Mistake 5: Teaching STEM in a Vacuum
Remember when we figured out that girls are more engaged by STEM learning that connects to real-world applications? That "sense-making" approach that was showing such promise? Yeah, that was apparently the first thing teachers threw overboard when they switched to emergency remote learning.
Instead of showing girls how physics explains why their favorite roller coaster works, or how chemistry could help solve climate change, we went back to abstract formulas floating in space. No wonder girls checked out.
The Fix: Rebuild your curricula around project-based learning that explicitly connects STEM concepts to problems girls actually care about. Show them how the math they're learning today could help them design sustainable cities tomorrow. Make it real, make it relevant, make it matter.

Mistake 6: Skipping Professional Development on Gender Equity
Here's a harsh truth: we lost a lot of teachers during the pandemic, and the new ones coming in haven't been trained in gender-equitable teaching practices. Even experienced teachers who stayed are dealing with so much chaos that their unconscious biases are creeping back in.

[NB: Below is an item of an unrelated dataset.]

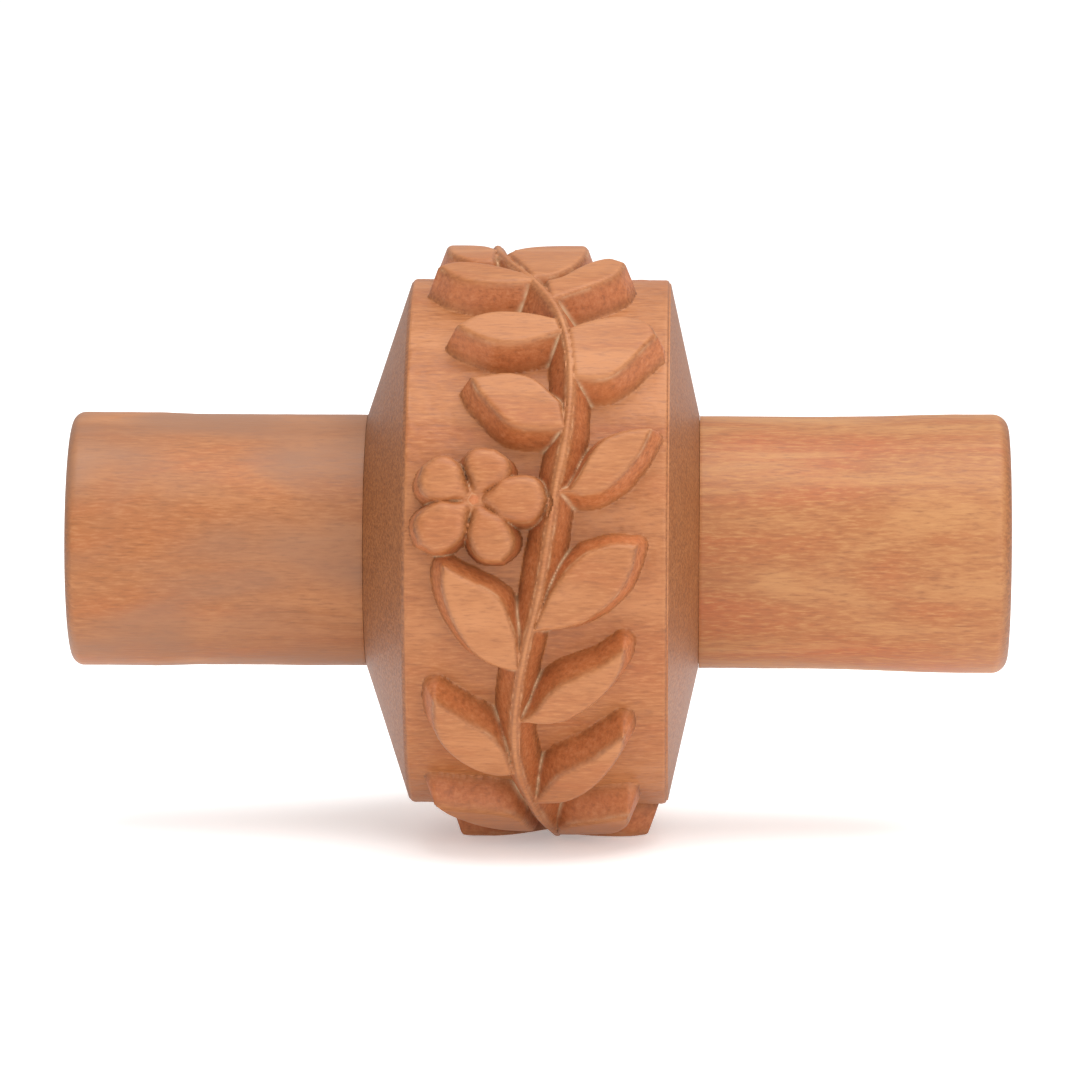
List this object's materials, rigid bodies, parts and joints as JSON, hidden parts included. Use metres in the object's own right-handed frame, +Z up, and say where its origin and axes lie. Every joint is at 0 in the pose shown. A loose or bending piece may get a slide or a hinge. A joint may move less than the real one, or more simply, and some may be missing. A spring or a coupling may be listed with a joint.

Without proper training, teachers unconsciously call on boys more often, accept shouted-out answers from boys while expecting girls to raise their hands, and give more detailed feedback to male students. They're not doing it on purpose, but the impact is devastating.
The Fix: Make ongoing professional development in inclusive teaching practices non-negotiable. Not a one-and-done workshop, but systematic, ongoing training that helps teachers recognize subtle biases and gives them concrete tools to create equitable classrooms. Every teacher touching STEM subjects needs this training, period.
Mistake 7: Flying Blind Without Data
This is the mistake that keeps me up at night: most schools aren't even tracking whether their girls are falling behind in STEM, let alone doing anything systematic to address it. We have clear evidence that the gender gap has reopened, but we're not monitoring it at the classroom level or implementing targeted interventions.
We're essentially crossing our fingers and hoping the problem will magically solve itself. Spoiler alert: it won't.
The Fix: Implement regular monitoring systems to track gender gaps in STEM achievement. Use that data to inform targeted interventions. Allocate resources specifically toward closing these gaps. And please, measure progress regularly so you know what's working and what isn't.

We Can't Afford to Get This Wrong
Look, I know this feels overwhelming. The pandemic disrupted everything, and just when we thought we were making progress, we got knocked back to the stone age. But here's what gives me hope: we know what works because it worked before.
The research is crystal clear. When society gets disrupted, we fall back into bad patterns – but that also means we can choose to build back better. We can use this moment as an opportunity to create STEM education that's more equitable than it was before the pandemic.
But only if we stop making these seven critical mistakes. Our girls are counting on us to get this right. They've already lost three years of progress – we can't afford to lose any more time.
The question isn't whether we can close the STEM gender gap again. We know we can because we did it before. The question is whether we have the will to prioritize it and do the hard work necessary to make it happen.
What do you say? Are you ready to stop making these mistakes and start building the STEM education our girls deserve? Because they're watching, they're waiting, and they're ready to show the world what they can do – if we just give them the chance.